Great Baltimore Fire
The
Great Baltimore Fire of
1904 was a momentous event for the Maryland's largest city
and the state as a whole. The fire raged in
Baltimore, from 10:48
a.m. Sunday, February 7, to 5:00
p.m. Monday, February 8,
1904 and Over 1,231
firefighters were required to
bring the blaze under control.
One reason
for the fire's duration was the lack of national
standards in fire-fighting
equipment. Although fire engines from nearby cities (such as
Philadelphia and
Washington, as well as units
from New York,
Wilmington, and
Atlantic City)
responded, many were useless because their hose couples
failed to fit Baltimore hydrants. As
a result, the fire burned over 30 hours, destroying 1,526
buildings spanning 70 city blocks.
In the
aftermath, 35,000 people were left unemployed. After the
fire, the city was rebuilt using more fireproof materials,
such as granite pavers.
The World War I era
The United
States initially tried to avoid involvement in
World War I, which many saw as a
European conflict. However, the
country was eventually pulled into the massive war (see
World War I: Entry of the United
States). This, of course, brought many changes to the
nation and Maryland was no exception.
Maryland
was the site of many new military bases, like Camp Meade
(now Fort Meade) and the
Aberdeen Proving Ground,
which were established in 1917 and the
Edgewood Arsenal, which was
founded the following year. Other existing facilities,
including Fort McHenry, were
greatly expanded.
To
coordinate wartime activities in the state, like the
expansion of federal facilities, the General Assembly set up
a Council of Defense. The 126 seats on the council were
filled by many of the state's most prominent citizens. The
Council, which had a virtually unlimited budget, was charged
with defending the state, supervising the draft, maintaining
wage and price controls, providing housing for war-related
industries, and promoting support for the war. Citizens were
encouraged to grow their own
victory gardens and to obey ration laws. They were also
forced to work, once the legislature adopted a compulsory
labor law with the support of the Council of Defense.

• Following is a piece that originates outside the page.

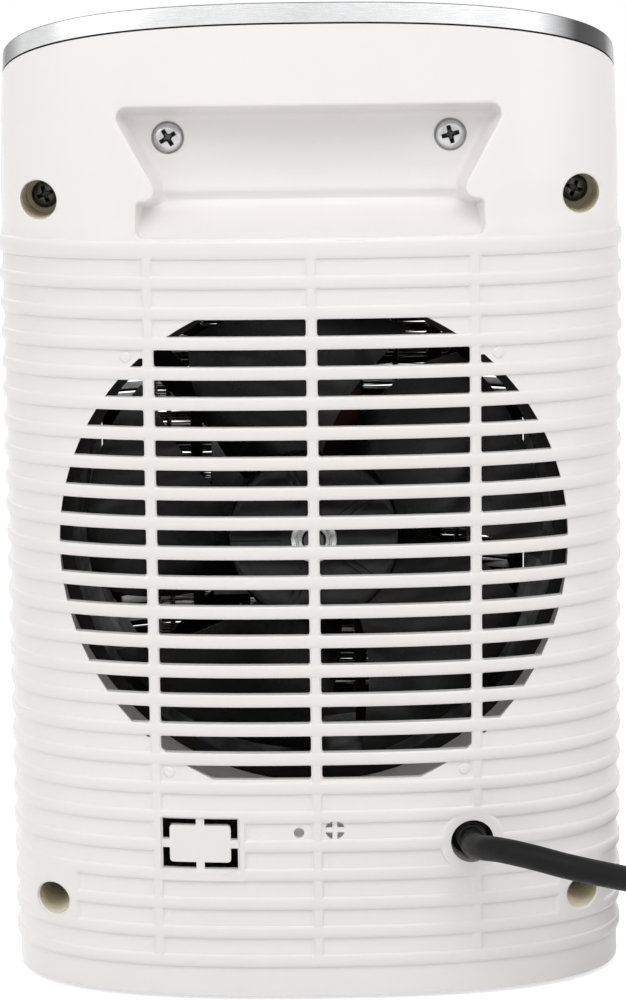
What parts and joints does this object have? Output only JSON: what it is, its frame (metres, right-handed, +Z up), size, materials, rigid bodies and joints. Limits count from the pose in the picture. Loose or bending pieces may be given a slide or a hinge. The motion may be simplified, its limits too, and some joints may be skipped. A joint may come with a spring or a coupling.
{
  "type": "bathroom wall fan heater",
  "caption": "Oval white bathroom fan heater with a ribbed rear air intake, grip recess, tilted control panel, front outlet grille and a coiled mains lead.",
  "frame": {"origin": "on the floor under the middle of the heater's own box, the mains lead left out", "axes": "+Z up, the outlet grille faces -Y, the ribbed rear with the intake, grip recess and lead faces +Y, +X to the right seen from the front"},
  "size_m": [0.3104, 0.1523, 0.2852],
  "materials": {
    "shell_gloss": "glossy moulded warm white",
    "shell_satin": "moulded warm white, softly glossy",
    "trim_metal": "brushed, fine lines round the ring",
    "black_plastic": "moulded, fine grain",
    "knob_black": "fine grain with a white pointer",
    "rubber_black": "matt",
    "cord_black": "matt sheath",
    "steel": "zinc plated",
    "dark_steel": "laminated, blued",
    "mica": "layered, silvery brown",
    "nichrome": "bright drawn wire",
    "copper": "enamelled copper winding",
    "bronze": "sintered",
    "phenolic": "dark brown, matt",
    "ceramic": "off-white, matt",
    "lens_amber": "clear amber",
    "pin_metal": "nickel plated"
  },
  "bodies": {
    "casing": {"rear_shell": "shell_satin", "front_shell": "shell_gloss", "outlet_grille": "black_plastic", "top_trim_ring": "trim_metal", "top_panel": "shell_gloss", "base_plate": "black_plastic", "foot_front_left": "rubber_black", "foot_front_right": "rubber_black", "foot_rear_left": "rubber_black", "foot_rear_right": "rubber_black", "corner_screw_top_left": "steel", "corner_screw_top_right": "steel", "corner_screw_bottom_left": "steel", "corner_screw_bottom_right": "steel", "recess_screw_left": "steel", "recess_screw_right": "steel", "fan_duct": "black_plastic", "motor_core": "dark_steel", "motor_coil": "copper", "motor_rear_bracket": "steel", "motor_rear_bearing": "bronze", "motor_front_bracket": "steel", "motor_front_bearing": "bronze", "motor_mount": "steel", "motor_screw_left": "dark_steel", "motor_screw_right": "dark_steel", "heater_frame": "steel", "mica_board_1": "mica", "mica_board_2": "mica", "mica_board_3": "mica", "mica_board_4": "mica", "heater_wire": "nichrome", "thermal_cutout": "ceramic", "thermal_fuse": "steel", "terminal_block": "ceramic", "thermostat_body": "ceramic", "selector_body": "phenolic", "indicator_lens": "lens_amber", "cord_gland": "rubber_black", "mains_cord": "cord_black", "cord_coil": "cord_black", "cord_tail": "cord_black", "coil_tie": "rubber_black", "plug_body": "rubber_black", "plug_pin_left": "pin_metal", "plug_pin_right": "pin_metal"},
    "fan": {"motor_rotor": "steel", "fan_impeller": "black_plastic", "fan_nut": "steel"},
    "thermostat": {"thermostat_spindle": "steel", "thermostat_knob": "knob_black"},
    "selector": {"selector_spindle": "steel", "selector_knob": "knob_black"}
  },
  "joints": [
    {"name": "fan_spin", "type": "hinge", "parent": "casing", "child": "fan", "pos_m": [0, 0.0099, 0.1323], "axis": [0, 1, 0], "continuous": true},
    {"name": "thermostat_turn", "type": "hinge", "parent": "casing", "child": "thermostat", "pos_m": [-0.036, -0.0021, 0.26202], "axis": [0, -0.3387, 0.9409], "range_deg": [-135, 135]},
    {"name": "selector_turn", "type": "hinge", "parent": "casing", "child": "selector", "pos_m": [0.036, -0.0021, 0.26202], "axis": [0, -0.3387, 0.9409], "range_deg": [-135, 0]}
  ]
}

Maryland in the 20th century
The Ritchie administration
In 1918,
Maryland elected Albert C.
Ritchie, a
Democrat, governor. He would be reelected four times,
serving from 1919 to 1934, and is arguably the state's
all-time most popular governor. Handsome and aristocratic,
Ritchie was very pro-business. He hired a management firm to
streamline government operations and established a budget
process controlled largely by economists. He also won
approval for a civil service
system that had long been sought by reformers, who wanted
positions given on the basis of merit and not patronage;
reduced the number of state elections by extending
legislative terms from two to four years; and he appointed
many citizens' commissions to advise on nearly every aspect
of government.
State
property taxes dropped sharply under Ritchie, but so did
state services. A powerful state movie censorship board kept
subversive ideas away from the masses. Three times,
including 1924 and 1932, Ritchie was a candidate for
President of the
United States, arguing that Presidents
Coolidge and
Hoover were hopeless
spendthrifts.
Meanwhile,
Congress submitted the
Nineteenth Amendment to the states for ratification in
June of 1919. This amendment, which
granted women the right to vote,
was rejected by the Maryland legislature on
February 24, 1920.
However, the amendment was finally ratified six months later
when Tennessee became the 36th
state to approve the measure. (Maryland would subsequently
ratify the amendment on March 29,
1941, a purely symbolic gesture.) The
presidential
election of 1920 was thus the first election in which
women could vote in Maryland (the state went for
Warren Harding, the
Republican
nominee and ultimate winner).
Albert
Ritchie also lost his bid for the Democratic Party's
nomination for President in 1932. Despite a large
demonstration for support at the convention,
Franklin D. Roosevelt
was nominated and went on the win the election. Ritchie
continued to serve as governor until 1935. Upon his
retirement, one newspaper said he was "the greatest governor
Maryland ever had." But, like the rest of the country and
much of the world, the state was now in the midst of the
Great Depression.
The Great Depression and World War
II
Maryland's
experience during the worldwide economic downturn was not
particularly unique, though in 1932 the "Bonus
Army" marched through the state on its way to
Washington, D.C. In addition
to the nationwide New Deal reforms
of President Roosevelt, Maryland also took steps to weather
the hard times. For instance, in 1937 the state instituted
its first ever income tax.
Maryland
also saw advancements in civil
rights. The 1935 case Murray v. Pearson et al
resulted in a Baltimore City Court ordering integration of
University of
Maryland Law School. The plaintiff in that case was
represented by Thurgood
Marshall, a young lawyer working with the
NAACP and a native of Baltimore. The
attorney general appealed to
the state's highest tribunal, the
Court of Appeals,
which affired the decision. Because the state did not appeal
the ruling in the federal courts, this state ruling under
the U.S. Constitution was the first to overturn
Plessy v. Ferguson,
the 1896 Supreme Court decision approving
racial segregation. While
it was a moral precedent, it was not a legal one, and had no
authority outside the state of Maryland.